* What you need to do *
Repeat verbatim every line of the material, beginning at the line that holds "record = json.load(file)" and ending at its last line.

* Raw data *
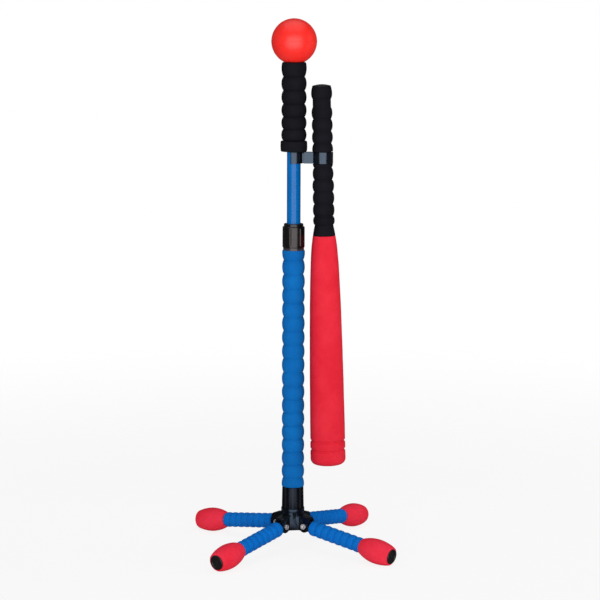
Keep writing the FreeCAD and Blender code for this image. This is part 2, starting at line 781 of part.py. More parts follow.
def make_top_cap():
    body = body_named("top_cap_body")
    plug = upper_tube_bore - size.close_gap
    spun(body, "top_cap_plug", [
        (0, -size.top_cap_plug_length), (plug, -size.top_cap_plug_length), (plug, size.close_gap),
        (size.upper_tube_radius, size.close_gap), (size.upper_tube_radius, size.top_cap_thickness),
        (0, size.top_cap_thickness)])
    place(keep(body, "tube_top_cap"), (0, 0, upper_tube_top))


def make_tee_collar():
    body = body_named("tee_collar_body")
    bore = size.upper_tube_radius + size.close_gap
    radius, edge = size.upper_tube_radius + size.tee_collar_wall, size.tee_collar_edge
    top = size.tee_collar_height
    spun(body, "tee_collar_ring", [
        (bore, 0), (radius - edge, 0, edge), (radius, edge), (radius, top - edge, edge),
        (radius - edge, top), (bore, top)])
    place(keep(body, "tee_collar"), (0, 0, tee_collar_bottom))


def make_tee_sleeve():
    """The foam tee: stacked lobes with a dish in the top that the ball sits in."""
    body = body_named("tee_sleeve_body")
    bore = size.upper_tube_radius + size.close_gap
    lobes(body, "tee_lobe", bore, size.upper_tube_radius + size.tee_foam_wall, size.tee_lobe_rise,
          size.tee_lobe_pitch, size.tee_lobes)
    dish_radius = size.ball_radius + size.air_gap
    middle = ball_middle - tee_sleeve_bottom
    dish = primitive("Part::Sphere", "tee_dish", (0, 0, middle), Radius=dish_radius)
    place(keep(less("tee_sleeve_cut", body, dish), "tee_foam_sleeve"), (0, 0, tee_sleeve_bottom))


def make_ball():
    ball = primitive("Part::Sphere", "ball_sphere", (0, 0, ball_middle), Radius=size.ball_radius)
    keep(ball, "ball")


# ---------------------------------------------------------------- clip

def make_clip():
    """A double clip: one C snaps round the pole, and a deeper one opens backwards for the bat.

    A web and then a thicker block join the two.
    """
    high = size.clip_height
    tube_bore = size.upper_tube_radius + size.running_gap
    tube_outer = tube_bore + size.clip_tube_wall
    bat_outer = size.clip_bat_bore + size.clip_bat_wall
    bat_x = size.bat_offset
    room = as_size(1)
    block_start, block_end = size.clip_block_start, bat_x - size.clip_bat_bore - size.clip_bat_wall / 2
    solid = fused(
        "clip_solid",
        cylinder("clip_tube_ring", tube_outer, high),
        cylinder("clip_bat_ring", bat_outer, high, (bat_x, 0, 0)),
        box("clip_bat_arms", (bat_x - bat_outer, 0, 0), (bat_outer * 2, size.clip_bat_arm, high)),
        box("clip_web", (0, size.clip_web_width / -2, 0), (block_end, size.clip_web_width, high)),
        box("clip_block", (block_start, size.clip_block_width / -2, 0),
            (block_end - block_start, size.clip_block_width, high)))
    clip = less(
        "clip_cut", solid,
        cylinder("clip_tube_bore", tube_bore, high + room * 2, (0, 0, -room)),
        cylinder("clip_bat_hole", size.clip_bat_bore, high + room * 2, (bat_x, 0, -room)),
        box("clip_tube_mouth", (-tube_outer * 2, -tube_outer, -room),
            (tube_outer * 2 - size.clip_mouth_reach, tube_outer * 2, high + room * 2)),
        box("clip_bat_mouth", (bat_x - size.clip_bat_bore, 0, -room),
            (size.clip_bat_bore * 2, bat_outer * 2, high + room * 2)),
        box("clip_bat_back", (bat_x - bat_outer - room, size.clip_bat_arm, -room),
            (bat_outer * 2 + room * 2, bat_outer, high + room * 2)))
    clip.Refine = True
    place(keep(clip, "bat_clip"), (0, 0, clip_bottom))


# ---------------------------------------------------------------- bat

def on_bat(piece):
    """The bat hangs knob up from the clip's middle, and leans a little away from the pole."""
    return place(piece, (size.bat_offset, 0, clip_middle), (0, -size.bat_tilt, 0))


handle_groove = size.clip_bat_bore
knob_radius = handle_groove + size.knob_rise
handle_end_radius = handle_groove + size.handle_cone_rise
bat_top = size.bat_above_clip - size.knob_cap_thickness
handle_lobes_top = bat_top - size.knob_length - size.handle_neck_length
handle_lobes_bottom = handle_lobes_top - size.handle_lobe_pitch * size.handle_lobes
barrel_top = handle_lobes_bottom - size.handle_cone_length
barrel_bottom = barrel_top - size.barrel_length
core_bottom = bat_top - size.bat_core_length


def make_handle():
    """The foam handle: knob, neck, stacked lobes and cone, nipped in where the clip holds it."""
    body = body_named("handle_body")
    bore = size.bat_core_radius + size.close_gap
    lobes(body, "handle_lobe", bore, handle_groove, size.handle_lobe_rise,
          size.handle_lobe_pitch, size.handle_lobes, handle_lobes_bottom)
    neck_top = handle_lobes_top + size.handle_neck_length
    spun(body, "knob", [
        (bore, handle_lobes_top), (handle_groove, handle_lobes_top),
        (handle_groove, neck_top), (knob_radius, neck_top),
        (knob_radius, bat_top), (bore, bat_top)])
    spun(body, "cone", [
        (bore, barrel_top), (handle_end_radius, barrel_top),
        (handle_groove, handle_lobes_bottom), (bore, handle_lobes_bottom)])
    half = size.clip_height / 2 + size.clip_waist_room
    waist = size.clip_bat_bore - size.clip_waist_gap
    outside = handle_groove + size.handle_lobe_rise * 2
    groove(body, "clip_waist", [(waist, -half), (outside, -half),
                                (outside, half), (waist, half)])
    on_bat(keep(body, "bat_handle_foam"))


def make_barrel():
    """The foam barrel: two long curves, a rounded end and two shallow grooves, bored for the core."""
    body = body_named("barrel_body")
    bore = size.bat_core_radius + size.close_gap
    shoulder = barrel_top - size.barrel_shoulder_length
    rounding = size.barrel_end_rounding
    end = size.barrel_end_radius
    spun(body, "barrel", [
        (0, barrel_bottom), (end - rounding, barrel_bottom, rounding),
        (end, barrel_bottom + rounding), (size.barrel_shoulder_radius, shoulder,
                                          size.barrel_shoulder_arc),
        (handle_end_radius + size.barrel_start_rise, barrel_top), (bore, barrel_top),
        (bore, core_bottom - size.close_gap), (0, core_bottom - size.close_gap)])
    depth, width = size.barrel_groove_depth, size.barrel_groove_width
    low = barrel_bottom + size.barrel_groove_from_end
    cut = groove(body, "barrel_groove", [
        (end - depth, low), (end + depth, low - width / 2), (end + depth, low + width / 2)])
    repeated_up(body, cut, size.barrel_groove_spacing, Size(2.0, "2"))
    on_bat(keep(body, "bat_barrel_foam"))


def make_bat_core():
    body = body_named("bat_core_body")
    ring(body, "bat_core_wall", bat_core_bore, size.bat_core_radius, core_bottom, bat_top)
    on_bat(keep(body, "bat_core_tube"))


def make_knob_cap():
    body = body_named("knob_cap_body")
    plug = bat_core_bore - size.close_gap
    low = bat_top - size.knob_cap_plug_length
    top = bat_top + size.knob_cap_thickness
    spun(body, "knob_cap_plug", [
        (0, low), (plug, low), (plug, bat_top), (size.knob_cap_radius, bat_top),
        (size.knob_cap_radius, top), (0, top)])
    on_bat(keep(body, "bat_knob_cap"))


# ---------------------------------------------------------------- build, check and write

make_hub()
make_fasteners()
make_legs()
make_base_nut()
make_lower_tube()
make_lower_foam()
make_lock_collar()
make_lock_nut()
make_upper_tube()
make_guide_bush()
make_top_cap()
make_tee_collar()
make_tee_sleeve()
make_ball()
make_clip()
make_handle()
make_barrel()
make_bat_core()
make_knob_cap()
doc.recompute()

for item in doc.Objects:
    if "Invalid" in item.State or "Error" in item.State:
        raise RuntimeError(f"{item.Name} failed: {item.State}")
for node in NODES:
    if node.Shape.isNull() or not node.Shape.isValid():
        raise RuntimeError(f"{node.Label} has no valid shape")

os.makedirs("parts", exist_ok=True)
for node in NODES:
    node.Shape.exportStep(f"parts/{node.Label}.step")
    extent = node.Shape.BoundBox
    print(f"{node.Label:22s} solids {len(node.Shape.Solids)}  volume {node.Shape.Volume / 1000:8.2f} cm3"
          f"  z {extent.ZMin:7.2f} to {extent.ZMax:7.2f}")
print(f"pivot height {pivot_z.value:.3f}, clip middle {clip_middle.value:.3f},"
      f" ball middle {ball_middle.value:.3f}")
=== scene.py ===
# %% [markdown]
# # A foam batting tee
# The real toy is a telescoping steel pole on four fold-down legs. A foam ball waits on a foam cup
# at the top, and a foam bat hangs beside the pole in a plastic double clip. The tubes, nuts and
# joints come ready made from the engineering model. This lesson gives every part the skin that the
# eye sees: soft foam with its beads and rims, moulded plastic with broken edges, and enamelled steel.
# Everything is in metres, and each piece is placed from the engineering model's own boxes and joints.

# %% Load the engineering model
import json
import math

import bpy
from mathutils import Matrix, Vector


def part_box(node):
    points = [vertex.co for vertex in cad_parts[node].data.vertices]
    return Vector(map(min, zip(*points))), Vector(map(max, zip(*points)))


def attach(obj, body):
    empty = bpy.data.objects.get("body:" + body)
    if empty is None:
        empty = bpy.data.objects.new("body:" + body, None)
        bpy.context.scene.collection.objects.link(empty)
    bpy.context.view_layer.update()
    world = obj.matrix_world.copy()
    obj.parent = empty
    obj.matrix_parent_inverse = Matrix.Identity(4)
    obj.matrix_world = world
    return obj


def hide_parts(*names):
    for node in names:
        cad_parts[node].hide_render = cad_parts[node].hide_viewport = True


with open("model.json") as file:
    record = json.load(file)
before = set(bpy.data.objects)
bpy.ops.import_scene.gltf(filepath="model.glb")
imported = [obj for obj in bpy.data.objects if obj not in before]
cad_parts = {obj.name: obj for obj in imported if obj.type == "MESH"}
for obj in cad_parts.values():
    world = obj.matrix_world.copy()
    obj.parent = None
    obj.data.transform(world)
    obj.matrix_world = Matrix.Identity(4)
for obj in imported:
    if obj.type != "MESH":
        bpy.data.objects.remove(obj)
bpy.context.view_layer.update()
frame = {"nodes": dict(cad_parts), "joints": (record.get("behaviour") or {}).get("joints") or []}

MM = 0.001
LEGS = ("fr", "br", "bl", "fl")
joints = {joint["name"]: joint for joint in frame["joints"]}

# %% [markdown]
# ## Modelling helpers
# Most of this toy is round: foam is ground on a lathe, and the caps and nuts come out of turned
# moulds. So the main helper works like a lathe. It starts from a tiny plane merged to one point,
# extrudes that point along an outline, and spins the line round the vertical axis. The other way
# would be to squeeze cylinders ring by ring, but an outline is easier to read and to correct.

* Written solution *
    record = json.load(file)
before = set(bpy.data.objects)
bpy.ops.import_scene.gltf(filepath="model.glb")
imported = [obj for obj in bpy.data.objects if obj not in before]
cad_parts = {obj.name: obj for obj in imported if obj.type == "MESH"}
for obj in cad_parts.values():
    world = obj.matrix_world.copy()
    obj.parent = None
    obj.data.transform(world)
    obj.matrix_world = Matrix.Identity(4)
for obj in imported:
    if obj.type != "MESH":
        bpy.data.objects.remove(obj)
bpy.context.view_layer.update()
frame = {"nodes": dict(cad_parts), "joints": (record.get("behaviour") or {}).get("joints") or []}

MM = 0.001
LEGS = ("fr", "br", "bl", "fl")
joints = {joint["name"]: joint for joint in frame["joints"]}

# %% [markdown]
# ## Modelling helpers
# Most of this toy is round: foam is ground on a lathe, and the caps and nuts come out of turned
# moulds. So the main helper works like a lathe. It starts from a tiny plane merged to one point,
# extrudes that point along an outline, and spins the line round the vertical axis. The other way
# would be to squeeze cylinders ring by ring, but an outline is easier to read and to correct.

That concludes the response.